Feasibility of an Acoustic Technique for Fracture Detection

Authors: Hsi-Tien Chang
Keywords: Hot Dry Rock; Research Agencies; Reservoir Engineering; Logging; Fractures; Sandia; Acoustic Device
Conference: Geothermal Resources Council Transactions Session: Fractures; Geophysical surveys; Exploration
Year: 1985 Language: English
Abstract: A field experiment was conducted at a granite quarry to determine the feasibility of an acoustic, downhole technique for location fractures in the vicinity of boreholes. The frequency used in this test was about 5 kHz; a frequency well above the seismic frequency commonly used in reservoir evaluations. An existing flame cut slot in the granite at the test site was field with water to simulate a fracture. A high energy piezoelectric transmitter was located in a borehole 8 meters form the water filled slot, and a commercial piezoelectric transducer was used a receiver in a borehole 4 meters form the slot.

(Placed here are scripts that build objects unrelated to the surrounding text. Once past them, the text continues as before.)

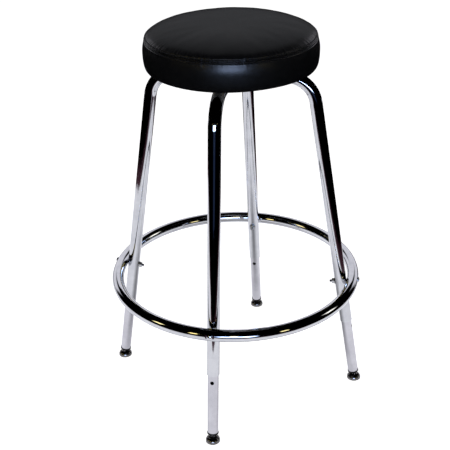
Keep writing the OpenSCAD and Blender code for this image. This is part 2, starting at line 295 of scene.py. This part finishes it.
def cambric():
    """Thin spun-bonded dust cloth: dimples in a diamond lattice, loose fibres."""
    s = Shader("cambric", (0.012, 0.012, 0.013), roughness=0.9)
    s.bsdf.inputs["Sheen Weight"].default_value = 0.15
    fibre = s.noise(900, 6, 0.75, at=s.scaled((1, 3, 1), (0, 0, 0.7)))
    dimple = s.cells(620, "F1", spread=0.0, at=s.scaled((1, 1, 0), (0, 0, 0.785)))
    s.colour(s.ramp(s.sums((fibre, 0.7), (dimple, 0.3)), [
        (0.35, (0.003, 0.003, 0.0035)), (0.7, (0.016, 0.016, 0.017))]))
    s.rough(s.spread(fibre, 0.8, 1.0))
    s.bump(dimple, 0.00025)
    s.bump(fibre, 0.0001)
    return s.mat


def seat_foam():
    s = Shader("foam", (0.7, 0.6, 0.35), roughness=0.95)
    pore = s.cells(700)
    s.colour(s.ramp(pore, [(0.1, (0.45, 0.36, 0.18)), (0.5, (0.74, 0.65, 0.42))]))
    s.rough(s.spread(s.noise(200), 0.85, 1.0))
    s.bump(pore, 0.0004)
    return s.mat


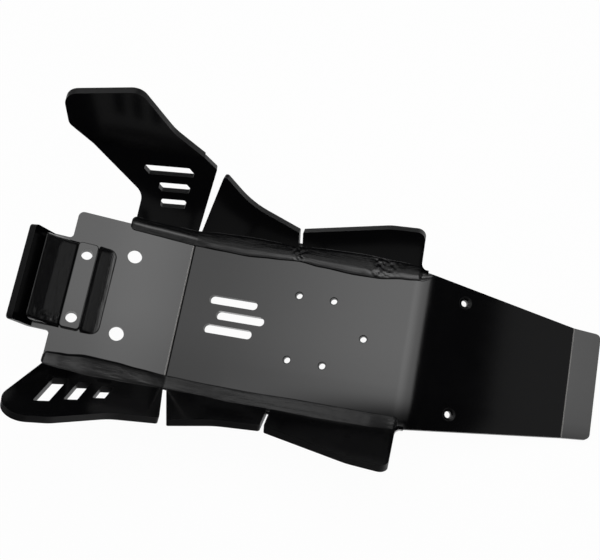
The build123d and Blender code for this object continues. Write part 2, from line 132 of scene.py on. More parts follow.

Both transducers could be rotated for maximum transmission or reception for either the compression wave or the shear wave. During the experiment, reflections from the simulated fracture were obtained with the transducers oriented only for shear wave illumination and detection. These test results suggest that a high frequency shear wave can be used to detect fractures located away from a borehole.